** Exercise aim **
Each line from the start of the data below through the one containing "[for (k = [1, 0.5])" must be reproduced exactly.

** Information shown **
------------------------------

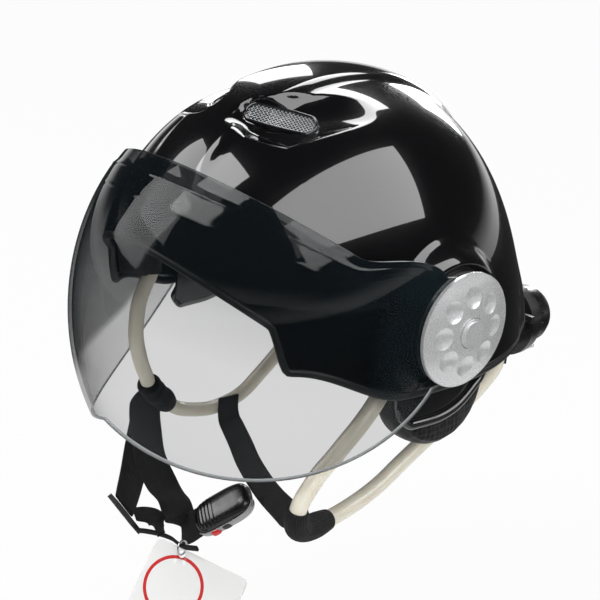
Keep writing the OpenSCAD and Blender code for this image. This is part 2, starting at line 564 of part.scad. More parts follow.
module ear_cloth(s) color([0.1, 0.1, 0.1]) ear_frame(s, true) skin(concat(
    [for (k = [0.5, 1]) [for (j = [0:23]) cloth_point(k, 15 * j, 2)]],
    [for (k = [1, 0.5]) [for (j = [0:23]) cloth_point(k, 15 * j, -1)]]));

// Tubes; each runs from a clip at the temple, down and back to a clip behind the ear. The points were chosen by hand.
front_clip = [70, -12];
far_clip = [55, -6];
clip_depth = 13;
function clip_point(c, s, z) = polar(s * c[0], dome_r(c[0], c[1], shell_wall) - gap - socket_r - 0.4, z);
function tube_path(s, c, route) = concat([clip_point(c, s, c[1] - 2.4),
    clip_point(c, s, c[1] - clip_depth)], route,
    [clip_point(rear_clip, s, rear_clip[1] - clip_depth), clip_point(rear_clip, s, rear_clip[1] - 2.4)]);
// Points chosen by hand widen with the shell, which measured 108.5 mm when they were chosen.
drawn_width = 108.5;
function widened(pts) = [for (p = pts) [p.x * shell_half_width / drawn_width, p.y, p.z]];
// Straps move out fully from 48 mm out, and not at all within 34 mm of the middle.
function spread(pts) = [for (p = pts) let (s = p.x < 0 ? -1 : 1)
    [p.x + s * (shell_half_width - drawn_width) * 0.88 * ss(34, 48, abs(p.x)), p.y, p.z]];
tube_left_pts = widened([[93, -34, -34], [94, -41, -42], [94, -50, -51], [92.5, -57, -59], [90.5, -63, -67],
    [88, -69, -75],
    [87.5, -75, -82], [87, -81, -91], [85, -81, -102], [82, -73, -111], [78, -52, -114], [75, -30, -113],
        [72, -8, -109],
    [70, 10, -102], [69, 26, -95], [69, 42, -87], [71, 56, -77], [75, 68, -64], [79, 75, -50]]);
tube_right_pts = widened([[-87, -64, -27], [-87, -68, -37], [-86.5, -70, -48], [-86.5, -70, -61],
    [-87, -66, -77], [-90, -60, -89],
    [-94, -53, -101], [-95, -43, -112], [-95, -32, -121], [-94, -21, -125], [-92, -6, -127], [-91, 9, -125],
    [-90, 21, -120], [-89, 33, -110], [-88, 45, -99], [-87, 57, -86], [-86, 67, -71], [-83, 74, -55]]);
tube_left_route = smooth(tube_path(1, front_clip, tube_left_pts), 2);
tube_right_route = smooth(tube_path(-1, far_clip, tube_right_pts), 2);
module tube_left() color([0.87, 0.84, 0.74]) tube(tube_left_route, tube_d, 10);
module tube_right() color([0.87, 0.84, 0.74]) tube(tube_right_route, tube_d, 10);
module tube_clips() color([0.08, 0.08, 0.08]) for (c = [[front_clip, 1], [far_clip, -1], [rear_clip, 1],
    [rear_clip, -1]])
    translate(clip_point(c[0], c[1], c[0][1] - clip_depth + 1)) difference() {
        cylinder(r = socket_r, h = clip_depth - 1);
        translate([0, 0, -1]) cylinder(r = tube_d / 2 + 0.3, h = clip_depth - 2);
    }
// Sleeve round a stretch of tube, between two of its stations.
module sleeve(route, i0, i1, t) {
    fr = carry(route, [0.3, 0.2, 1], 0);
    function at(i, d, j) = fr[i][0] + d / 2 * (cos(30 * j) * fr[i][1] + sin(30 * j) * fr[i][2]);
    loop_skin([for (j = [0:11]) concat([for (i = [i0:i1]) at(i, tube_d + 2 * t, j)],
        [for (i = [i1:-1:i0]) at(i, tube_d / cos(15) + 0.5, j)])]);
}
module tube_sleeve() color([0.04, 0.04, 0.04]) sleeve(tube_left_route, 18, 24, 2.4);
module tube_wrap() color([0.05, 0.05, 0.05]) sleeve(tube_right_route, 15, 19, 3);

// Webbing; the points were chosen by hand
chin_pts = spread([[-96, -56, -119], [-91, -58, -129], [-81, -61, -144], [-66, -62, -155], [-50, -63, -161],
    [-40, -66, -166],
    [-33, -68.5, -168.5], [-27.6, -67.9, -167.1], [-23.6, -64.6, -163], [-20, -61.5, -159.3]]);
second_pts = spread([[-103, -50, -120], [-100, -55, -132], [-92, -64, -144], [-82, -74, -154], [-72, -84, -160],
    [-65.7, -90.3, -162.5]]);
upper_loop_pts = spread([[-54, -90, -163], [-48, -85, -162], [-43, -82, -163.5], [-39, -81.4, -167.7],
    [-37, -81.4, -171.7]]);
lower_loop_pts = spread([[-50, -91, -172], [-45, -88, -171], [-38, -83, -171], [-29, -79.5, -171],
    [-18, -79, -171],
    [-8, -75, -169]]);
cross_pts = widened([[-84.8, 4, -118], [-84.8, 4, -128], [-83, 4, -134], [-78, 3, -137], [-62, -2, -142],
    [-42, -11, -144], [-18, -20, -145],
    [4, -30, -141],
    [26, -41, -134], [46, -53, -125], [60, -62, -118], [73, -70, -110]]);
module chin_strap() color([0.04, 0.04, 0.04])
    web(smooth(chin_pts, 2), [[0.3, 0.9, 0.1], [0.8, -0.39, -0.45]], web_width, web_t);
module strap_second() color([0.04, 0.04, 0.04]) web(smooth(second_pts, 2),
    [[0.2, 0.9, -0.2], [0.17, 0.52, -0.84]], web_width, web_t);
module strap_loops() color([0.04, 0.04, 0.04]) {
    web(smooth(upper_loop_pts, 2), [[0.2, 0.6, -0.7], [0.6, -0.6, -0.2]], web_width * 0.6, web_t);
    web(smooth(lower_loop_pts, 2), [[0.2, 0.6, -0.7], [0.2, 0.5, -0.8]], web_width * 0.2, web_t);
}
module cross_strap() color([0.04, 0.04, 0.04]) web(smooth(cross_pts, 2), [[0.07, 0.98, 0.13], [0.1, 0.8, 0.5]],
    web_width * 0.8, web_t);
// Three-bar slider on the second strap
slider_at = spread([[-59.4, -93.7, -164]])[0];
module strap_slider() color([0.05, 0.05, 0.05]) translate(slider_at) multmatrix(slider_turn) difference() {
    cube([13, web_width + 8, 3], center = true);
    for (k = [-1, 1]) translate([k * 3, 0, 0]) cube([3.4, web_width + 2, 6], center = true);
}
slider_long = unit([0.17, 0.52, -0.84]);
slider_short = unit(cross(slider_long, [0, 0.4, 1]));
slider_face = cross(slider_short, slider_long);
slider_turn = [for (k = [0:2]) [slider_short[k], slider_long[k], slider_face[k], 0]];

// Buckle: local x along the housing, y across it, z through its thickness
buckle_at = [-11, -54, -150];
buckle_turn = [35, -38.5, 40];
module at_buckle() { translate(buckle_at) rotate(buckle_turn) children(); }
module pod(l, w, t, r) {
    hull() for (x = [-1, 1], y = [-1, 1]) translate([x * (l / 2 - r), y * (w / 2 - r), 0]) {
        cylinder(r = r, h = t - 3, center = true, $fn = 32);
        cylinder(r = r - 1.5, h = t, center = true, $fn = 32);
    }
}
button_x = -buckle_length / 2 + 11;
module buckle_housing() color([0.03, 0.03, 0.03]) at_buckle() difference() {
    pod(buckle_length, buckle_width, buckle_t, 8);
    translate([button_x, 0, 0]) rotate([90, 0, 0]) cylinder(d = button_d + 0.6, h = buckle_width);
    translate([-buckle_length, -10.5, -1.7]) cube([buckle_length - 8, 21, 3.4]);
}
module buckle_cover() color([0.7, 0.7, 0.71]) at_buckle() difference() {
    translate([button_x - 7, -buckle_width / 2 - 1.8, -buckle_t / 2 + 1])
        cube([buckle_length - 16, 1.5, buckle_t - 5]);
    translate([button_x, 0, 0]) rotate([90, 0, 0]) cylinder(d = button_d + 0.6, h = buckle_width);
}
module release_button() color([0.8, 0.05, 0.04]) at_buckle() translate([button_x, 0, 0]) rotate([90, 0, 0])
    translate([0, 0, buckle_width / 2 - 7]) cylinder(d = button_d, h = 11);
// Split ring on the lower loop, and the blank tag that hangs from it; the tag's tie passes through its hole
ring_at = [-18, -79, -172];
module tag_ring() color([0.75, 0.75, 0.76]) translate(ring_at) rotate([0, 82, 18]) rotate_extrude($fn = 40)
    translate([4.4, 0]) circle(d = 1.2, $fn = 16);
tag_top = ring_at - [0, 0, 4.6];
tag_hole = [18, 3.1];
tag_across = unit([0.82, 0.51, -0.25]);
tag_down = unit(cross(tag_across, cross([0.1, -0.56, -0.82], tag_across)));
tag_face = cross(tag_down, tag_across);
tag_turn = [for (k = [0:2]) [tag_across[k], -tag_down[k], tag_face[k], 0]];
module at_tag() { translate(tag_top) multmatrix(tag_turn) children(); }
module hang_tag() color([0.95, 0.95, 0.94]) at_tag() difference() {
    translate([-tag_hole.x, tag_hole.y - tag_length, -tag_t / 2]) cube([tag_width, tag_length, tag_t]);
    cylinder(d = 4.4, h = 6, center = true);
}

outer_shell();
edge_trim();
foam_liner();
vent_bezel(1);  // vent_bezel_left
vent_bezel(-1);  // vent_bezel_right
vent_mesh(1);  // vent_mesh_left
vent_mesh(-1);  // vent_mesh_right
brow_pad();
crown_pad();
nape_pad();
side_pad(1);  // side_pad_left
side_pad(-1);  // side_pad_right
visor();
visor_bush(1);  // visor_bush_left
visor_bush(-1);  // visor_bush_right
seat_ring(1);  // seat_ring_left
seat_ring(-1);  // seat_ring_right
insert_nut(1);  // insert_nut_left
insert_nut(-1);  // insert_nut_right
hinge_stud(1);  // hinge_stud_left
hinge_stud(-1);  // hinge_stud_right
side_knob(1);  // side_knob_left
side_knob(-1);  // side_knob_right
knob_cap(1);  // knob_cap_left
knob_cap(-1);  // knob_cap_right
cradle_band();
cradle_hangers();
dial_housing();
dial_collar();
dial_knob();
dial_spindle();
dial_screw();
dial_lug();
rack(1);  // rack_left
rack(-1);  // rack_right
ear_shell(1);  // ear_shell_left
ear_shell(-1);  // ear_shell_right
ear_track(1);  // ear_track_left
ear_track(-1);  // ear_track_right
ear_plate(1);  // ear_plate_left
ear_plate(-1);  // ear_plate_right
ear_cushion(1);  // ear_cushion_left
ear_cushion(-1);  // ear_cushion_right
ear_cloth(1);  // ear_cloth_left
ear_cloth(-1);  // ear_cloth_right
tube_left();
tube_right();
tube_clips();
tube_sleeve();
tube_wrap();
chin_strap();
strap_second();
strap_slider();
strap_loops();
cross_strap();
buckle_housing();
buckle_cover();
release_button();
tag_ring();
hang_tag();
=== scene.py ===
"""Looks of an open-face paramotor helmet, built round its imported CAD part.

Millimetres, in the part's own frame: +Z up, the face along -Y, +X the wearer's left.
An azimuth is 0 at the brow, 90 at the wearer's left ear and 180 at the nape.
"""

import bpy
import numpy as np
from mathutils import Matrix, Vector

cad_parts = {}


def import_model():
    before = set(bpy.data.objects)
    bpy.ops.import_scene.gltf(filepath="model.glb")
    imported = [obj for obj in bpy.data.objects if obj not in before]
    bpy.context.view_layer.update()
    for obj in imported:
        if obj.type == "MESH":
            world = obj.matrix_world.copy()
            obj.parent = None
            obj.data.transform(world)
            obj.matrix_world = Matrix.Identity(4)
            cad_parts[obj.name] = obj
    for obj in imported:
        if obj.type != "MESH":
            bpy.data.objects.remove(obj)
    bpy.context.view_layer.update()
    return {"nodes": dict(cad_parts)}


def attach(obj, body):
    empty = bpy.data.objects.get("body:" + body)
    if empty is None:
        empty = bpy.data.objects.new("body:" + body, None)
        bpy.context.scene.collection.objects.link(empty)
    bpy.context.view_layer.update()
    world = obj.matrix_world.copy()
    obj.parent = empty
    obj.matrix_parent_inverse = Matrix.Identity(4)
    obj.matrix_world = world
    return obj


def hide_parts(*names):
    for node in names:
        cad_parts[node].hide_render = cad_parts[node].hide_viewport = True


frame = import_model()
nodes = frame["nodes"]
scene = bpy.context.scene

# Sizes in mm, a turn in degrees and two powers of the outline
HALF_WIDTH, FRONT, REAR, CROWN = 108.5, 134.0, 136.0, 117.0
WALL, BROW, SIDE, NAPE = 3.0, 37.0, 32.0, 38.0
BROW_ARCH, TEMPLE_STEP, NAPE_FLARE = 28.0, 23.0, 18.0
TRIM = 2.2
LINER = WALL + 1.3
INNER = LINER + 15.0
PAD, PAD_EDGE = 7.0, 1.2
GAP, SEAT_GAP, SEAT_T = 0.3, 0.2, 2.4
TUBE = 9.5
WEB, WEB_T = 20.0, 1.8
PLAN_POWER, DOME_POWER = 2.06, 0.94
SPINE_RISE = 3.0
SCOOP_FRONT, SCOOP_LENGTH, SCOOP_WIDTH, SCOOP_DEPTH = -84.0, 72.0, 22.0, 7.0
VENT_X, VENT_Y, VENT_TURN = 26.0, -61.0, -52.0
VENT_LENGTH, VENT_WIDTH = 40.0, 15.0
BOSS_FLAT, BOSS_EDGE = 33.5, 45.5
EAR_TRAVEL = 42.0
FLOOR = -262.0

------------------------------

** Task solution **
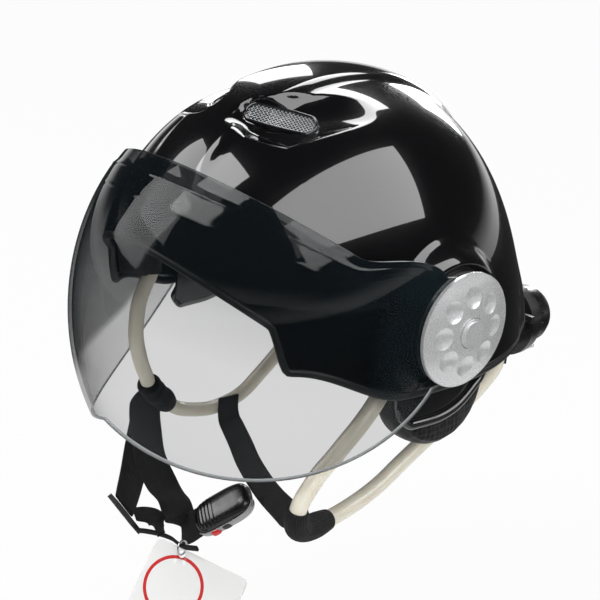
Keep writing the OpenSCAD and Blender code for this image. This is part 2, starting at line 564 of part.scad. More parts follow.
module ear_cloth(s) color([0.1, 0.1, 0.1]) ear_frame(s, true) skin(concat(
    [for (k = [0.5, 1]) [for (j = [0:23]) cloth_point(k, 15 * j, 2)]],
    [for (k = [1, 0.5]) [for (j = [0:23]) cloth_point(k, 15 * j, -1)]]));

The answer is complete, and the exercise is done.